A unique Halloween question is on the minds of Prince George families this year. Do you send in the clowns or send the clowns away with sad faces?
The ancient jokester character has had a rough ride lately. Some local schools have gone so far as to ban the wearing of clown costumes this year, as a reaction to local threats to schools made on the internet using sinister clown images.
It is a continental trend. Clowns have been co-opted by an ad-hoc community that seeks to do damage in society, either online or in many cases in physical form in costume.
There have been "bad clown" incidents all over North America, some of them violent.
It isn't the first time the "bad clown" concept has gotten traction, and it won't be the last, said Ashley-Paige Smith, a children's entertainer in Prince George who goes by the stage name Lollipop Swirl. She also puts together one of the most ambitious Halloween houses in the city, for the trick-or-treaters lucky enough to wander her neighbourhood. This year, she is feeling a heavy heart at Halloween. Her stock-in-trade character has been besmirched.
"It's just a different use of the clown motif," she said.

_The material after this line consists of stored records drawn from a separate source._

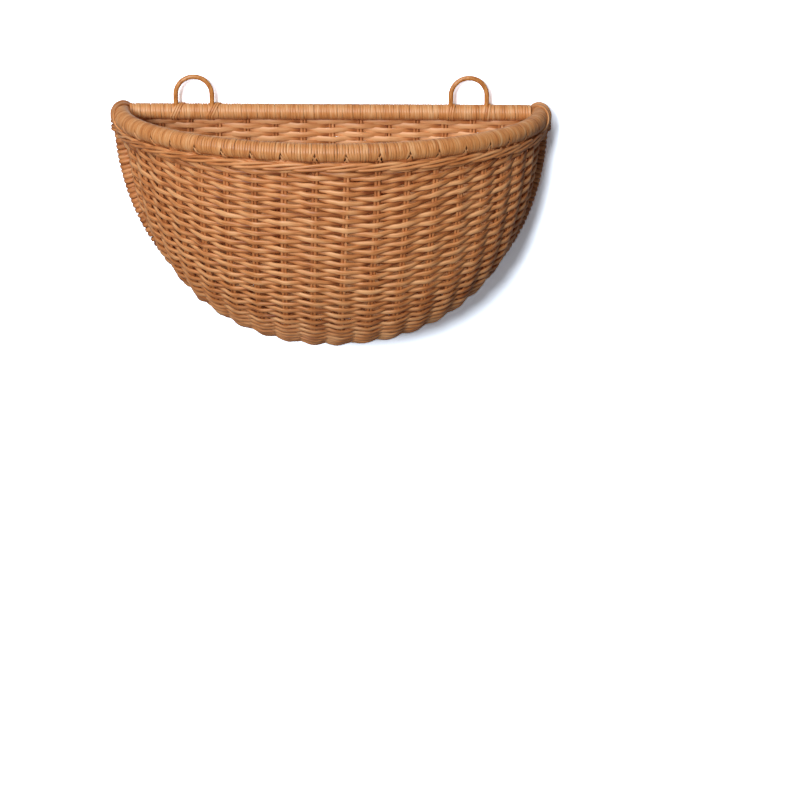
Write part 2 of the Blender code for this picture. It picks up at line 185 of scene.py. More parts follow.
class BasketColours(PropertyGroup):
    weaver_dark: colour("Weaver, dark", "Darkest core strands", "#8C4820")
    weaver_middle: colour("Weaver, middle", "Most of the core strands", "#D0864C")
    weaver_light: colour("Weaver, light", "Palest core strands", "#EFB27A")
    peel_dark: colour("Peel, dark", "Darkest peel turns", "#AE6633")
    peel_middle: colour("Peel, middle", "Most of the peel", "#DA9254")
    peel_light: colour("Peel, light", "Palest peel turns", "#F0BC86")
    cane_dark: colour("Cane, dark", "Darker streaks of the rings' cane", "#B06A30")
    cane_middle: colour("Cane, middle", "Most of the rings' cane", "#D08A48")
    cane_light: colour("Cane, light", "Paler streaks of the rings' cane", "#E4A566")
    # The poles' two colours are painted shade, which shows only between the turns of peel.
    pole_painted_shade_dark: colour("Pole, dark", "Skin of the poles under their binding", "#6A3E20")
    pole_painted_shade_pale: colour("Pole, light", "Worn skin of the poles", "#8F5A32")
    wall: colour("Wall", "What the wall and floor throw back on the basket", "#989898")
    wall_seen: colour("Wall, seen", "A third of what the view sees of the washed-out wall", "#E4F0FF")


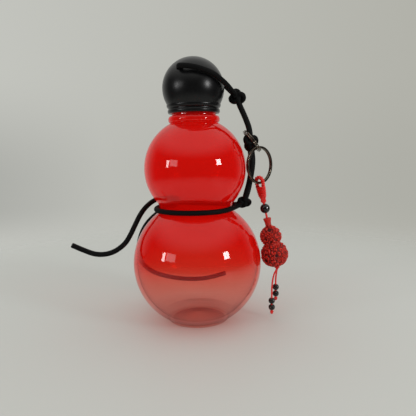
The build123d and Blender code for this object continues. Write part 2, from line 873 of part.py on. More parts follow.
# What the record and the scene need to know
print("waist height", waist_height, "waist radius", waist_radius)
print("ring bottom, ring top, neck top", ring_bottom, ring_top, neck_top)
print("finish foot, mouth", finish_foot, mouth_height)
print("cap rim, band top, seal top, plate top", cap_rim, band_top, seal_top, plate_top)
print("ball centre, top", ball_centre_height, ball_centre_height + ball_radius)
print("link point", link_point, "key ring centre", key_ring_centre)
print("charm pivot", charm_pivot, "charm down", charm_down)
print("key ring tangent", key_ring_tangent)
print("gourd lower centre", on_charm(0, gourd_distance + gourd_lower_distance))
print("stem knot", stem_knot_place)
print("waist front corners", waist_front_route)
print("waist back corners", waist_back_route)
print("charm loop corners", charm_loop_route)
print("small ring centre", small_ring_centre)
gourd_reach = Vector(*on_charm(0, gourd_distance + gourd_lower_distance))
gourd_reach -= Vector(0, 0, lower_bulb_height)
print("gap of gourd to glass", gourd_reach.length - lower_bulb_radius - gourd_lower_radius)
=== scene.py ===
import math

import bmesh
import bpy
import numpy as np
from mathutils import Matrix, Vector


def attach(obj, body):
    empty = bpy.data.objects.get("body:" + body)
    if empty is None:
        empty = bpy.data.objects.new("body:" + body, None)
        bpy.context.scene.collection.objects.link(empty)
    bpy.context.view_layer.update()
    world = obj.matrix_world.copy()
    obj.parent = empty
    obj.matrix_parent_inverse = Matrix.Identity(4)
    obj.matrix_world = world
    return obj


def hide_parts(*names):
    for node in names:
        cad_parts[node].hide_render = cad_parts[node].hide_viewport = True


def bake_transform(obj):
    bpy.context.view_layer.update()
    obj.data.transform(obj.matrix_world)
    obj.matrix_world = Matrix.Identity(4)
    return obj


bl_info = {
    "name": "Gourd bottle",
    "version": (1, 0, 0),
    "blender": (4, 5, 0),
    "location": "3D View > Sidebar > Bottle",
    "description": "Dresses the gourd-shaped glass bottle, its cap, cords, rings and charm",
    "category": "Object",
}

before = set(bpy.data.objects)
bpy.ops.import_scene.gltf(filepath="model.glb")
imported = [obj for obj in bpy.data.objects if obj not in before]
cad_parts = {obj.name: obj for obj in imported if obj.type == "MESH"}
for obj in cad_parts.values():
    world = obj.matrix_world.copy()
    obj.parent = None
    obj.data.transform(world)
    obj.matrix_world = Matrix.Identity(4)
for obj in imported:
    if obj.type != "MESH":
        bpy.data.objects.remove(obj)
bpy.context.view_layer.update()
MM = 0.001

# Places that the dressed pieces share with the solids, in millimetres
KNOTS = {
    "knot_upper": (29.8, 0.0, 155.4),
    "knot_middle": (38.4, -3.6, 124.3),
    "knot_waist": (33.2, -2.6, 83.0),
    "knot_back": (-18.0, 27.2, 81.6),
}
RING_BOTTOM = 138.311
RING_TOP = 142.911
NECK_TOP = 145.111
MOUTH = 155.911
SMALL_RING_CENTRE = (39.2, -5.0, 125.2)
SMALL_RING_TILT = math.radians(38.1)
KEY_RING_CENTRE = (44.3214, -5.0, 108.757)
KEY_RING_TURN = math.radians(41.6)
CHARM_PIVOT = (44.3214, -5.0, 96.5565)
CHARM_LEAN = math.radians(11.3)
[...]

"The same occurrences happened when the original version of the movie It came out with Tim Curry as the evil clown Pennywise. There were instances of people inducing fear with the clown motif at that time too. Now there is a new It movie coming out, we have the comic book villain Harley Quinn really popular right now, and The Joker character is popular from Batman, so all that is exacerbating the issue, but we have social media now so these messages get put out there much more quickly and more widespread than anyone could imagine the first time we went through this."
An arrest made in Prince George over the online threat might help to curb the fear around this city over the clown image, she said, but the backlash has reached the Lollipop Swirl level.
"Personally, I would not want to dress up in my clown outfit and be anywhere near a school, even though mine isn't scary by any means, but I'd be afraid of the adults' reaction - afraid for my own safety, and what some overreacting adult might do," Smith said.
Almost any reaction is an overreaction, she said, citing how the Jason character in Friday The 13th horror movie franchise did not trigger panic at the hockey rink just because his trademark motif was a goalie mask.
It's too bad that some people have taken the bad clown behaviour so deeply into their consciousness, said Richard Thompson, but in his view, most people know the difference between the venerable modern jester and the delinquent cultural vandals using the clown image.
Thompson is a writer of children's books, some of them have discussed fears and the ways people feel afraid, and he has also used elements of clowning - colourful clothes, juggling, basic magic tricks, etc. - to lighten the mood in his public appearances.
"This issue is about using power inappropriately," Thompson said.
"Scary things are there. It's one thing to play vampires as a kid, but it's another to have someone leap out of the bushes with what looks like blood dripping down their neck. You rub up against scary themes, as a child, and as an adult too. One is engaging fears in your own way on your own terms, and the other is someone trying to scare the wits out of you for nothing more than their own gratification. One's your choice, the other is their choice. We watch movies where there's gun violence but that doesn't at all condone the idea of people imposing their will by using the threat of guns. We understand what is pretend, and we rub up against those feelings at our own comfort levels, our own choice."
Thompson isn't even defending the profession of clowning.
He knows that humans thrive on artistic paradox - the scary clown nightmare that woke the child in the recent animated film Inside Out, or the misbehaving Santa figure, or the granny who can rap like Snoop Dogg - but he is not personally a fan of clowns even though he has borrowed elements of their comedic behaviour.
"Oh they are very creepy," he said, laughing at the irony.
"Traditional clowns - I don't like them at all. When my daughter was little we couldn't do any dress-up stuff at all in the house, no masks, and no clowns of any kind. I fully understand that."
Smith also knows from experience that some people react badly to clowns, even the fun and fantastical ones. In her experience only a three times has the revulsion been plainly expressed to her. But overwhelming positive reaction comes her way, so she is confident in her choice of public performance art.
"When I did the fall fair this year in Burns Lake, I even had one youngster tell me she now wanted to be a clown when she grew up because it looked like such fun," Smith said.
"Now I'd have to say 'uhhhhh, wellllll, you might want to give some extra thought to that."
Smith said that the presence of the clown character in popular culture has waned in recent years, because benevolent groups like the Shriners and Elks have shrunk considerably, and they used to dress as clowns all the time. At some gigs she's done, the kids had never seen a live clown before Lollipop Swirl came to play.
But ever since the days of court jesters, mimes and harlequins, the jokester is a figure that time always renews.
"Some of the saddest people are the best clowns," she said. "When you get your personal affirmation, even an adrenaline rush, from making people happy, you can make a terrific clown but be enormously conflicted inside. The biggest example I can think of would be Robin Williams, and he even played a real clown, Patch Adams, in one of his movies."